Not as relatable is the sad ghost story of Marmaduke Buckle. Born in 1697 (a fact made clear from his etches), Buckle ended his life in 1715 in a room above the bar after struggling to get through life after being accused of witchcraft as a result of his multiple disabilities. He has been spotted roaming through the pub and reportedly seen through a window upstairs.
Ye Olde Starre Inne: One word, meow
This pub has ghosts too! I’m sensing a bit of trend here. But this ghoulish pub-crawl doesn’t make you look like a complete alcoholic if it’s in the name of ghost hunting.
This pub used to be a coaching inn in 1644, with parts of the building being much older. The cellars are recorded as being used as makeshift hospitals for soldiers during the English Civil War. This makes sense when considering the screams of Royalist soldiers being heard in Ye Olde Starre Inne.
The most interesting ghosts in this pub though are the cats! Four-legged ghosts are reported as being seen in this pub following the local legend of two felines being bricked up inside a pillar between the door and the bar. Canine guests in this pub have been said to randomly start barking at this pillar. Not just there to annoy dogs, according to legend this practice (common across Yorkshire) has superstitious motivations: to protect a building against fire and bad luck.
Again, a bit weird but you do you boo x
35 Stonegate: Shop ’til you drop (dead)
This is a bit of a weird one and I’ll explain why. The building dates back to 1482, but records suggest parts of it might have been here for at least 1000 years. Apparently, there have been at least 14 ghosts thought to reside here, supposedly stirred in 1999 when renovations took place. Makes sense I guess, unless they’d heard about the plot twist in The Sixth-Sense that came out that year.

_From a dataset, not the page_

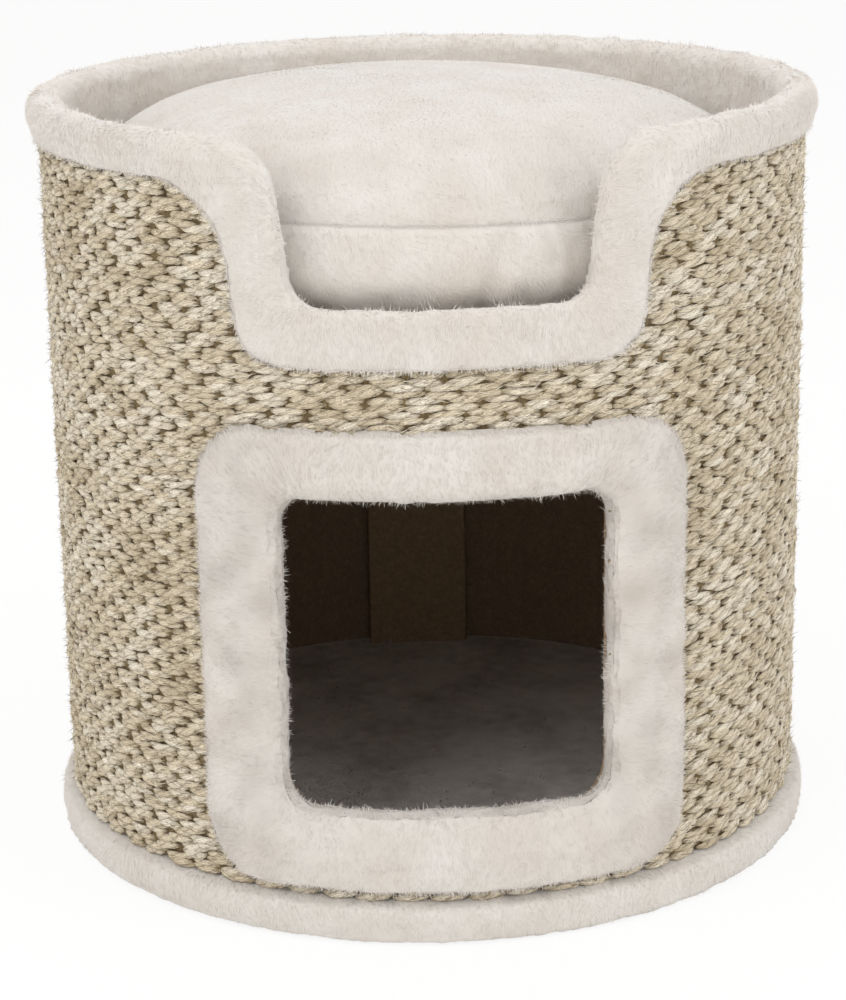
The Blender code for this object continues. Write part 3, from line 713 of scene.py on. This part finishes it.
# Painted shadow: the colour is a fifth darker in a narrow line where the seam attribute is near 1.
seam = add_node(tree, "ShaderNodeAttribute", attribute_name="seam")
past = add_node(tree, "ShaderNodeMath", {0: seam.outputs["Fac"], 1: 1.0}, operation="SUBTRACT")
away = add_node(tree, "ShaderNodeMath", {0: past.outputs[0]}, operation="ABSOLUTE")
painted_seam_shadow = add_node(tree, "ShaderNodeMapRange", {0: away.outputs[0], 1: 0.02, 2: 0.12, 3: 0.80, 4: 1.0})
colour = add_node(
    tree, "ShaderNodeMix", {0: 1.0, 6: colour.outputs[2], 7: painted_seam_shadow.outputs[0]},
    data_type="RGBA", blend_type="MULTIPLY",
)
colour = with_painted_shade(tree, colour)
tree.links.new(colour.outputs[2], shader.inputs["Base Color"])
tree.links.new(bump.outputs[0], shader.inputs["Normal"])
shader.inputs["Roughness"].default_value = 0.95
shader.inputs["Sheen Weight"].default_value = 0.3
shader.inputs["Sheen Roughness"].default_value = 0.6

# Plush pile: soft polyester hairs in tufts, which catch the light as a faint sheen. They are painted darker
# toward their roots: painted shade deep in the pile.
plush_pile, tree, shader = new_finish("cream_plush_pile")
ramp = patchy(tree, "DED7CF", "E6E3DF")
tip = add_node(tree, "ShaderNodeAttribute", attribute_name="tip")
# Painted shade: each hair runs from a darker root colour (D6CEC6) to the paler patches at its tip.
colour = add_node(
    tree, "ShaderNodeMix",
    {0: tip.outputs["Fac"], 6: linear("D6CEC6"), 7: ramp.outputs[0]}, data_type="RGBA",
)
colour = with_painted_shade(tree, colour)
tree.links.new(colour.outputs[2], shader.inputs["Base Color"])
shader.inputs["Roughness"].default_value = 0.9
shader.inputs["Sheen Weight"].default_value = 0.3
shader.inputs["Sheen Roughness"].default_value = 0.5


STRAY_PER_M = 65.0
STRAY, STROKE_STRAY = 0.8, 0.003


def unit(rows):
    """The rows of an array, each brought to a length of 1."""
    return rows / np.maximum(np.linalg.norm(rows, axis=1, keepdims=True), 1e-9)


def laid(comb, normals):
    """Directions laid flat in a skin, without what points along its normals."""
    return comb - normals * np.sum(comb * normals, 1, keepdims=True)


def brush(skin, comb, share, sink, across, along):
    """Sinks a skin where it carries pile, by the height that the pile fills, and notes the pile's lie:
    its comb, turned this way and that in soft patches some 15 mm across, and its strokes."""
    places, normals = spots(skin), facing(skin)
    stray = np.array([noise.noise_vector(Vector(spot) * STRAY_PER_M) for spot in places])
    put(skin, places - normals * (sink * share)[:, None])
    fill(skin, "comb", "FLOAT_VECTOR", laid(comb + STRAY * stray, normals))
    fill(skin, "pile", "FLOAT", share)
    strokes = np.stack([across, along, np.zeros_like(along)], 1)
    fill(skin, "nap", "FLOAT_VECTOR", strokes + STROKE_STRAY * stray)


def cloudy(piece, size):
    """A soft noise from about -0.5 to 0.5 on a piece's vertices, with patches of a size in metres."""
    return np.array([noise.noise(Vector(spot) / size) for spot in spots(piece)])


def settle(skin, node, piles):
    """A skin takes its CAD node's place, and its pile rides with it."""
    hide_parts(node)
    body = "cushion" if node == "cushion" else "tower"
    for piece in (skin, *piles):
        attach(piece, body)


BASE_TOP = 0.0208
CAVE_RADIUS, LEDGE_RADIUS = 0.178, 0.188
EDGE_SWELL, SWELL_FROM, SWELL_RUN = 0.0022, 0.185, 0.008
base_cover = plush_skin("plush_base_cover", "base_cover", voxel=0.0028, lumps=0.0008)
places, normals = spots(base_cover), facing(base_cover)
places[:, 2] = np.maximum(places[:, 2], 0.0)
reach = np.hypot(places[:, 0], places[:, 1])
swell = EDGE_SWELL * np.clip((reach - SWELL_FROM) / SWELL_RUN, 0, 1)
places += unit(places * (1, 1, 0)) * swell[:, None]
put(base_cover, places)
outward = unit(places * (1, 1, 0))
on_floor = (reach < CAVE_RADIUS) & (normals[:, 2] > 0.5) & (places[:, 2] > BASE_TOP - 0.004)
on_edge = (reach > LEDGE_RADIUS) & (places[:, 2] > 0.004)
comb = outward * (normals[:, 2:] > 0.3) * 0.9 + (0, 0, -0.7) * (np.abs(normals[:, 2:]) < 0.8)
comb[on_floor] = (0.5, -1.0, 0.0)
arc = np.arctan2(places[:, 0], -places[:, 1]) * WALL_RADIUS
across = np.where(on_floor, places[:, 0], arc)
along = np.where(on_floor, places[:, 1], places[:, 2] - reach)
brush(base_cover, comb, share=on_edge * 1.0, sink=0.0012, across=across, along=along)
base_edge_pile = fibres_on(
    base_cover, "plush_base_edge_pile", plush_pile, per_mm2=0.40, length=0.0032, width=0.0005,
    stand=0.16, scatter=0.15, seed=21,
)
places = spots(base_edge_pile)
places[:, 2] = np.maximum(places[:, 2], 0.0003)
put(base_edge_pile, places)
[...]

The most documented ghost is known as Tom who haunts the second floor. 35 Stonegate is currently an Oliver Bonas shop which is weird because it doesn’t scream haunted. So next time you pop in, it might not be the prices that scare you.
I wonder what Tom thinks about the new autumn range.
Mad Alice Lane: Wonderland looks different here
The last place on my guide is Mad Alice Lane, somewhat unique and linked to a tour where you can ask any questions you might have.
This “snickelway” is now called Lund’s court, linking Swinegate and Low Petergate. Supposedly named after Alice Smith, this alleyway is said to be haunted by “Mad Alice”. She was rumoured to have been hanged in York Castle in the 1820s for “going mad” and killing her husband who beat her incessantly. This alleyway has been reported to have been the site of sightings of “Mad Alice” peering out of windows along it.
Whatever the story is, you can follow Mad Alice herself on one of York’s many ghost tours.
There are plenty of other supposedly haunted places in York, and with Halloween looming, town is about to get a whole load creepier, and I’m not talking about the angel halos abandoned on the streets in the early hours of Tuesday morning.